In February 2014, al-Qaeda's al-Nusra Front and other Islamist groups captured the al-Ma’amel industrial area in the south of al-Zahraa.

On 23 November 2014, the al-Nusra Front, along with other Islamist factions, started a three-front assault on the two towns and seized the industrial area southeast of al-Zahraa. They also advanced into the eastern outskirts of Nubl, which they targeted with dozens of mortar shells and dozens of hell cannon shells, after capturing buildings that were part of the first government line of defense. Beside the regular government troops, the towns were defended by its villagers. By the next day, both areas were recaptured by government forces. Between eight and 43 rebels were killed during the two-day offensive.

On 8 January 2015, a new rebel offensive, led by the al-Nusra Front, was launched against Nubl and Al-Zahraa.
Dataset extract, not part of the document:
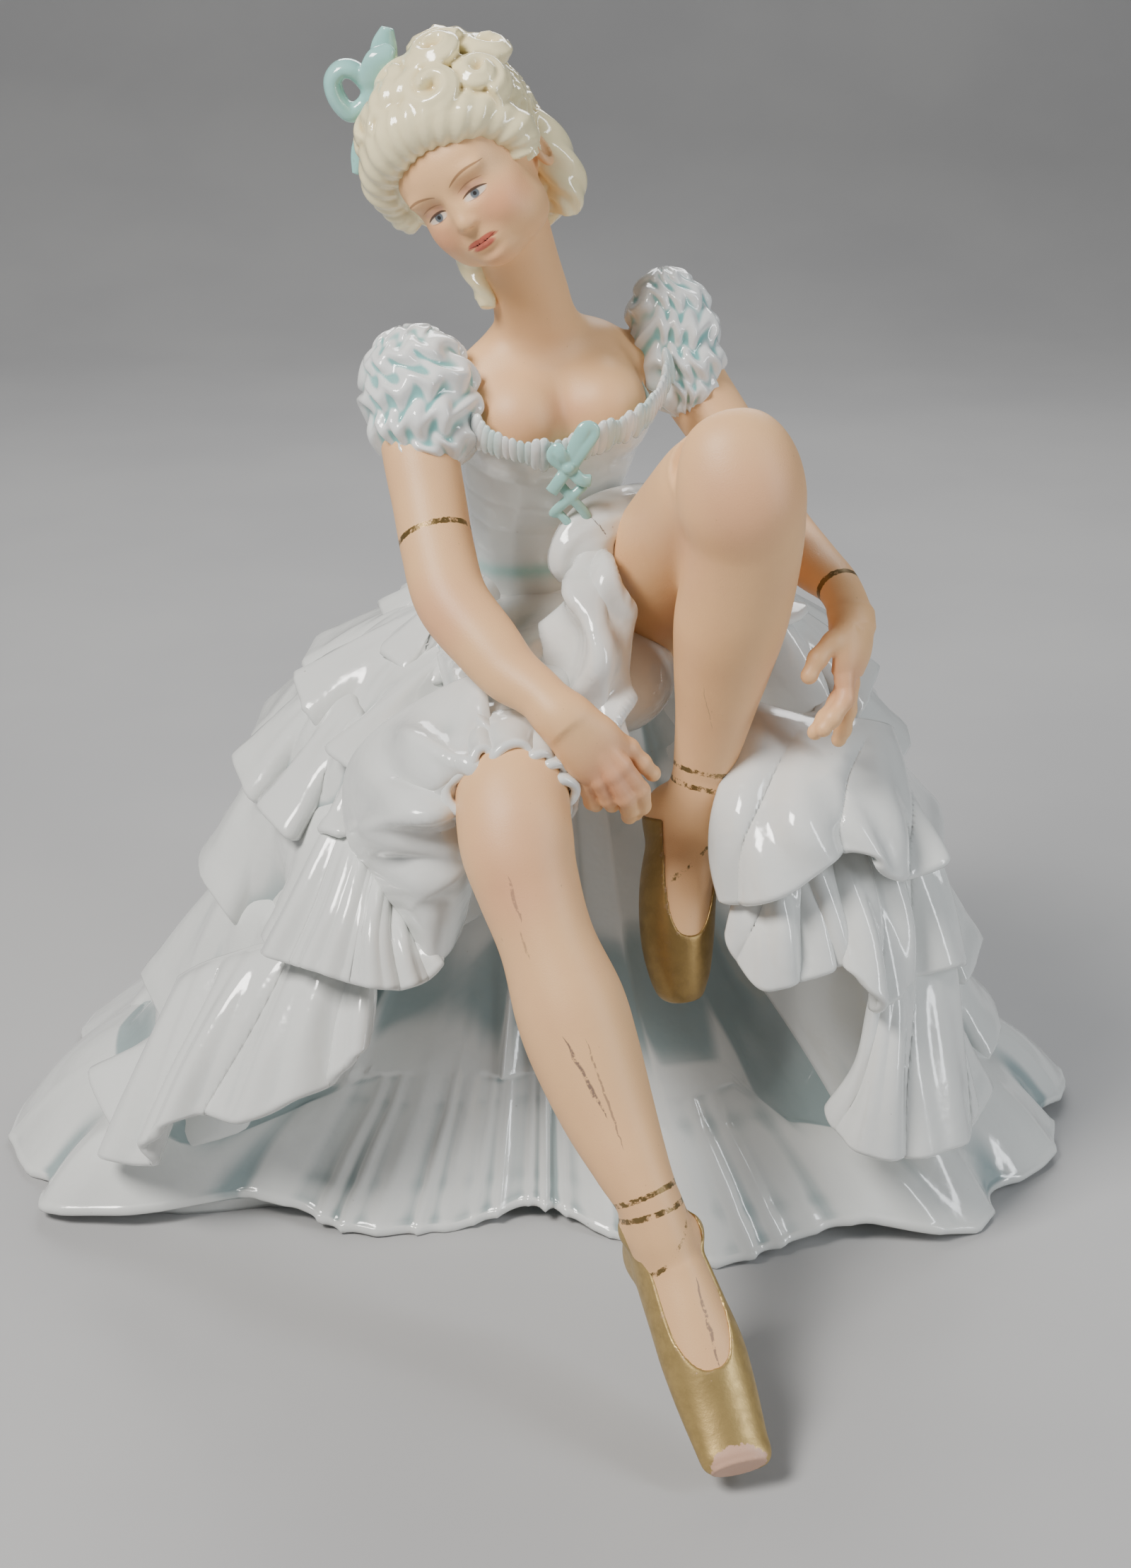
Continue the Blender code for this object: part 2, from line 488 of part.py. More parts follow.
# The bodice
def sleeve(centre, low, radii, axes_side):
    """Puffed sleeve of gathered rows of frill."""
    axis = unit(np.array(low) - np.array(centre))
    side = unit(np.array(axes_side) - axis * np.dot(axes_side, axis))
    axes = (side, np.cross(axis, side), axis)

    def rows(d):
        around = math.atan2(d.y, d.x)
        return 1.0 + 0.065 * math.sin(15 * d.z + 1.1 * math.sin(6 * around) + 0.7 * math.sin(11 * around + 1))
    return ball(centre, radii, axes, rings=30, carve=rows)


def bodice():
    def boned(t, a):
        return 1.0 + 0.012 * math.sin(14 * a) * ease(t, 0.05, 0.2)
    shell = limb([
        (1, 11, 142, 22.5, 17.5, 0.1), (0, 7, 152, 18.2, 14.2, 0.18), (-0.2, 4, 160, 17.3, 13.8, 0.22),
        (-0.5, 0, 172, 18.6, 15, 0.3), (0, -4, 183, 20.6, 17, 0.38), (1, -7.5, 193, 22.6, 17.2, 0.42),
        (1, -8.5, 198, 22.4, 15.5, 0.42),
    ], (1, 0, 0), rings=36, around=36, ripple=boned)
    neckline = [(-22, -22, 208), (-19, -27, 201), (-12, -31.5, 196.5), (-3, -33.5, 194), (5, -32, 194.5),
                (11, -30.5, 197), (19, -27, 198.5), (26, -20, 202), (28.5, -12, 208)]

    def gathers(t, a):
        return 1.0 + 0.16 * math.sin(2 * math.pi * 26 * t)
    frill = limb([(*p, 2.2, 2.0) for p in neckline], (0, 0, 1), rings=120, around=8, ripple=gathers)
    lacing = []
    for i, height in enumerate((200, 194.5, 189, 184)):
        y = -34.5 + 2.1 * i
        for way in (-1, 1):
            x = 9 + 0.9 * i
            loop = [(x, y, height, 1.4, 1.1), (x + 0.5 + 3.4 * way, y - 0.6, height - 2.4, 1.9, 1.1),
                    (x + 0.7 + 3.0 * way, y + 0.8, height - 5.6, 1.1, 0.9)]
            lacing.append(limb(loop, (1, 0, 0), rings=8, around=8))
    return [shell, frill, *lacing]


def sleeves():
    near = sleeve((-29.5, -24, 203.5), (-26, -31, 189), (13.2, 13.2, 15.5), (1, 0, 0))
    far = sleeve((30.5, 3.5, 209.5), (38, -1, 198), (11.8, 11.8, 14), (1, 0, 0))
    return [near, far]


def press(forms):
    """Presses all forms together into one solid, thins its facets and cuts it flat to stand on."""
    clay = bmesh.new()
    for form in forms:
        part = bpy.data.meshes.new("form")
        form.to_mesh(part)
        form.free()
        clay.from_mesh(part)
        bpy.data.meshes.remove(part)
    mesh = bpy.data.meshes.new("figurine")
    clay.to_mesh(mesh)
    clay.free()
    figure = bpy.data.objects.new("ballerina_figurine", mesh)
    bpy.context.scene.collection.objects.link(figure)
    melt = figure.modifiers.new("melt", "REMESH")
    melt.mode = "VOXEL"
    melt.voxel_size = GRAIN
    soften = figure.modifiers.new("soften", "SMOOTH")
    soften.factor = 0.5
    soften.iterations = 2
    apply_modifiers(figure)
    keep_largest_island(figure)
    thin = figure.modifiers.new("thin", "DECIMATE")
    thin.ratio = FACETS / sum(len(f.vertices) - 2 for f in figure.data.polygons)
    apply_modifiers(figure)
    cut_flat(figure)
    mend_pinches(figure)
    return figure


def apply_modifiers(figure):
    graph = bpy.context.evaluated_depsgraph_get()
    solid = bpy.data.meshes.new_from_object(figure.evaluated_get(graph))
    figure.modifiers.clear()
    figure.data = solid


def keep_largest_island(figure):
    """Drops closed pockets left between the forms."""
    bm = bmesh.new()
    bm.from_mesh(figure.data)
    seen = set()
    islands = []
    for start in bm.verts:
        if start in seen:
            continue
        seen.add(start)
        island = [start]
        for v in island:
            for edge in v.link_edges:
                other = edge.other_vert(v)
                if other not in seen:
                    seen.add(other)
                    island.append(other)
        islands.append(island)
    islands.sort(key=len)
    bmesh.ops.delete(bm, geom=[v for island in islands[:-1] for v in island], context="VERTS")
    bm.to_mesh(figure.data)
    bm.free()


def cut_flat(figure):
    """Grinds the underside flat at the height of the table."""
    bm = bmesh.new()
    bm.from_mesh(figure.data)
    bmesh.ops.triangulate(bm, faces=bm.faces)
    cut = bmesh.ops.bisect_plane(bm, geom=bm.verts[:] + bm.edges[:] + bm.faces[:], dist=1e-6,
                                 plane_co=(0, 0, 0),
                                 plane_no=(0, 0, 1), clear_inner=True)
    rim = [e for e in cut["geom_cut"] if isinstance(e, bmesh.types.BMEdge)]
    bmesh.ops.triangle_fill(bm, edges=rim, use_beauty=True, normal=(0, 0, -1))
    bmesh.ops.recalc_face_normals(bm, faces=bm.faces)
    bm.to_mesh(figure.data)
    bm.free()


def mend_pinches(figure):
    """Opens the few places where facets pinch together and closes each hole again."""
    bm = bmesh.new()
    bm.from_mesh(figure.data)
    pinched = {v for e in bm.edges if len(e.link_faces) != 2 for v in e.verts}
    while pinched:
        bmesh.ops.delete(bm, geom=list(pinched), context="VERTS")
        loose = [v for v in bm.verts if not v.link_faces]
        bmesh.ops.delete(bm, geom=loose, context="VERTS")
        rim = [e for e in bm.edges if len(e.link_faces) == 1]
        patch = bmesh.ops.holes_fill(bm, edges=rim, sides=0)
        bmesh.ops.triangulate(bm, faces=patch["faces"])
        pinched = {v for e in bm.edges if len(e.link_faces) != 2 for v in e.verts}
    bmesh.ops.recalc_face_normals(bm, faces=bm.faces)
    bm.to_mesh(figure.data)
    bm.free()


def porcelain():
    finish = bpy.data.materials.new("glazed_porcelain")
    finish.use_nodes = True
    surface = finish.node_tree.nodes["Principled BSDF"]
    surface.inputs["Base Color"].default_value = (0.78, 0.79, 0.79, 1.0)
    surface.inputs["Roughness"].default_value = 0.15
    surface.inputs["Metallic"].default_value = 0.0
    return finish


for old in list(bpy.data.objects):
    bpy.data.objects.remove(old)

figurine = press([
    skirt(), thigh_cover(), wing(), side_drape_lip(), lower_lobe(), *rolled_bunch(),
    *torso(), *arms(), *hands(), *legs(), *feet(), *head(), *hair(), *hair_bow(), *bodice(), *sleeves(),
])
figurine.data.materials.clear()
figurine.data.materials.append(porcelain())
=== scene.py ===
# %% [markdown]
# # A porcelain dancer who ties her slipper
# The real figurine is one hollow porcelain casting. Its skin is matte unglazed bisque, its dress is covered
# in a thick white glaze, and its hair, bows and slippers are painted. This lesson builds each surface as
# a piece of its own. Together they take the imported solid's place, which stays the frame for every size.

import math

import bpy
import numpy as np
import openvdb as vdb
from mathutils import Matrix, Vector


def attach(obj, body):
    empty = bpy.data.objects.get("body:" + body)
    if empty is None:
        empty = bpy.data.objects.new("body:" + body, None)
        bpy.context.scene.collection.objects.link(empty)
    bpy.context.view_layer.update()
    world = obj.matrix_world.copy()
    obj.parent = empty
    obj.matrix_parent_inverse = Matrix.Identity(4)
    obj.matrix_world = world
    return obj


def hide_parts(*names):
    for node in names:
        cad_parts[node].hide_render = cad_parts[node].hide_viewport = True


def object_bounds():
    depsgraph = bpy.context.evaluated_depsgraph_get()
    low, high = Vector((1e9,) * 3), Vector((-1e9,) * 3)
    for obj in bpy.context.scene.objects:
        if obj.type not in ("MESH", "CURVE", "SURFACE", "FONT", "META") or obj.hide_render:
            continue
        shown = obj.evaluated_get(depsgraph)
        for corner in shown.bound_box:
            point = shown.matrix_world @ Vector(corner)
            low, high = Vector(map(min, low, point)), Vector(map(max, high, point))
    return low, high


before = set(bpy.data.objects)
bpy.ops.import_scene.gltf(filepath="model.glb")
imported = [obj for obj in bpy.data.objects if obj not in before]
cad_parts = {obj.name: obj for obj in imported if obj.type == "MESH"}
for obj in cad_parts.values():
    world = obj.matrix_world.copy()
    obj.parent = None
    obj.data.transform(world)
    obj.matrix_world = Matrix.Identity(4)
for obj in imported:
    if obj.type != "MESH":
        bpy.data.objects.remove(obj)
NODE = "ballerina_figurine"
cad_low, cad_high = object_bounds()
POSE_HEIGHT = 285.6  # height of the modelled pose, in its own millimetres
MM = (cad_high.z - cad_low.z) / POSE_HEIGHT
EYE = (0, -586.3, 342.8)  # where the photo's lens stood, mm
FOCAL, PHOTO_HEIGHT = 3560, 2219  # in the photo's pixels
print("frame box, mm:", [round(1000 * (h - l), 1) for l, h in zip(cad_low, cad_high)])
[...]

The first attack wave succeeded in breaking the first defensive line in both East Nubl and South Al-Zahraa in the factory area and lasted during the night. The attack was repelled by NDF and Hezbollah troops leading to the death of 14 rebels and 11 pro-government fighters. The rebels also lost four tanks, three of which were seized. Before being forced to retreat from the eastern part of Nubl, the rebels managed to capture the town's first and second roundabouts. During the fighting, a series of air raids reportedly destroyed rebel reinforcement convoys coming from Al-Maayer. The next day, according to pro-government sources, a second attack was also repelled. By 14 January, the military secured Nubl and claimed that al-Nusra suffered 250 dead during the offensive.

In mid-February, the Syrian Arab Army and its allies launched a major offensive in the northern Aleppo countryside, with the aim of cutting the last rebel supply routes into Aleppo city, and relieving the rebel siege of Nubl and Al-Zahraa. They quickly captured several villages, but bad weather conditions and an inability to call up reinforcements stalled the government offensive. A few days later, the rebels launched a counter-offensive, retaking two of four positions they had lost to Syrian government forces.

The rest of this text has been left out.